2. Bagpipers and bingo In Italy
In southern Italy and Rome, bagpipe-playing shepherds, or zampognari as they are known, perform tunes in piazzas, normally dressed in traditional sheepskin and wool cloaks. The pipers usually travel in pairs down from their mountain homes and it is quite a spectacle. Across the country, although once again particularly in the south, it’s very common to play tombola, an Italian game similar to bingo, throughout the winter holiday.

3. Plenty of food
Food is an integral part of Italian culture and that’s more true than ever at Christmas. December 24th was traditionally a day of fasting before Christmas for Catholics, with festivities starting only after the evening mass. This is still observed in some families, and the evening meal, known as the ‘Feast of Seven Fishes’, is usually based on seafood rather than meat. Clams and oysters are often used as they are seen as luxurious.
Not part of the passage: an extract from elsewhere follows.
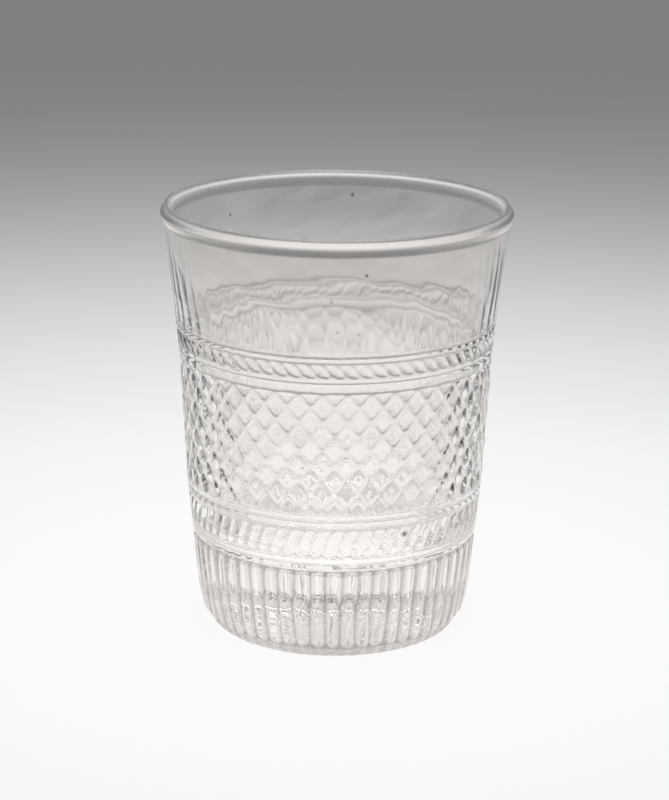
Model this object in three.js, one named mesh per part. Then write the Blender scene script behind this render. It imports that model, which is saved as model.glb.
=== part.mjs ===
// A glass beaker blown in a patterned mould: one piece of clear glass with an open mouth.
// From the foot up it carries upright flutes, a band of slanted ribs, a broad band of diamonds,
// a narrower band of ribs that slant the other way, faint upright ribs and a flared lip.
// Plain rings part the bands. The foot is solid glass up to the heads of the flutes. The inside
// is smooth and the underside is pushed up a little.
// Millimetres, +Z up. The origin is the centre of the circle that the beaker stands on, and
// the front of the pattern faces -Y.
import * as THREE from "three";

// Heights of the zones, stacked from the foot to the top of the lip.
const heelHeight = 2.8;
const fluteHeight = 22.8;
const footRingHeight = 2.0;
const footCollarHeight = 1.7;
const lowerRibHeight = 7.8;
const sillRingHeight = 2.1;
const sillCollarHeight = 1.6;
const diamondBandHeight = 33.4;
const broadRingHeight = 2.7;
const broadCollarHeight = 1.3;
const upperRibHeight = 4.0;
const neckCollarHeight = 1.4;
const uprightRibHeight = 17.0;
const neckHeight = 10.0;
const lipFlareHeight = 1.7;
const lipEdgeHeight = 0.6;
const lipSlopeHeight = 1.77;

// Outer radii over the crests of the relief, from the foot up.
const standRadius = 33.1;
const heelRadius = 34.2;
const fluteFootRadius = 35.6;
const fluteTurnRadius = 37.0;
const shoulderRadius = 38.6;
const sillRadius = 39.9;
const diamondTopRadius = 41.9;
const neckRingRadius = 42.7;
const neckRadius = 44.5;
const lipBaseRadius = 45.85;
const lipRadius = 46.5;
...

On Christmas Day, the food that makes up the Cenone (literally meaning ‘big dinner’) varies from region to region, but meat is normally back on the menu, often accompanied by pasta. The meal is followed by panettone, a sweet bread loaf originating from Milan, and other desserts filled with nuts, which were historically a symbol of fertility for the coming year.

4. La Befana
Although nowadays many children receive presents from Father Christmas on Christmas Eve, a uniquely Italian tradition is that of ‘La Befana’, the old woman who brings gifts on Epiphany Eve. Legend has it the Three Wise Men came to her house and invited her to join their search for Christ. She was too busy with housework so declined, but later changed her mind, and to this day is still searching for the child, leaving presents for any good children she comes across.